To the Editor…

by on February 5, 2016

Subject: SF Housing Politics Exposed


If there were not so many egregious errors in Randy Shaw’s article about 1481 Post Street I would assume it to have been written by (1481 developer) Alvin Dworman. The inclusion of the lovely but misleading architect’s rendering that makes it look like a neighborhood-compatible building with surrounding blue skies is a further affront to those of us nearby who would suffer from blocked light, shadow, noise, wind-tunnel effects, adverse density and extremely dangerous traffic issues.


Since I can’t cover them all, I’ll point out just a few of the serious misstatements in this damaging piece:


Yes, the zoning calls for a 240-foot height limit; but ADCO is certainly not considering “260 feet.” Their tower would reach to 436 feet.


The idea that ADCO would consider including even one affordable unit in this luxury tower is laughable. These are elegant condos (read the promotion!) that will sell at top market prices.  Many opponents would be happy to meet with any ADCO or city representatives who could propose the inclusion of a significant number of affordable units. Opponents – who have worked successfully with other developers in the area to ameliorate the adverse effects of their projects – have only been stonewalled by ADCO’s insistence that the firm will absolutely not consider any less harmful design.

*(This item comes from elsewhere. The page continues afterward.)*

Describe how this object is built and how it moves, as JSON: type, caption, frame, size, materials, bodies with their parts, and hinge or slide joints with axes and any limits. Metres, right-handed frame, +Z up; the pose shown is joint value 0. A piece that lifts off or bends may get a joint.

1333 Gough, also owned by ADCO, hardly consists of HUD-subsidized units; they are rent-controlled apartments. Every time a unit is vacated – which ADCO’s Linda Corso reports averages about 10 per year – it is then offered at market rate. A good bit of the “community improvements” touted by ADCO are improvements to their own 1333 Gough building that will benefit no one but the increasingly affluent tenants therein.


Lastly, as one who has had a number of friends at the Sequoias who received, or continue to receive, expensive care despite having run out of funds, I strongly doubt the nonprofit can be correctly described as “remarkably lucrative.”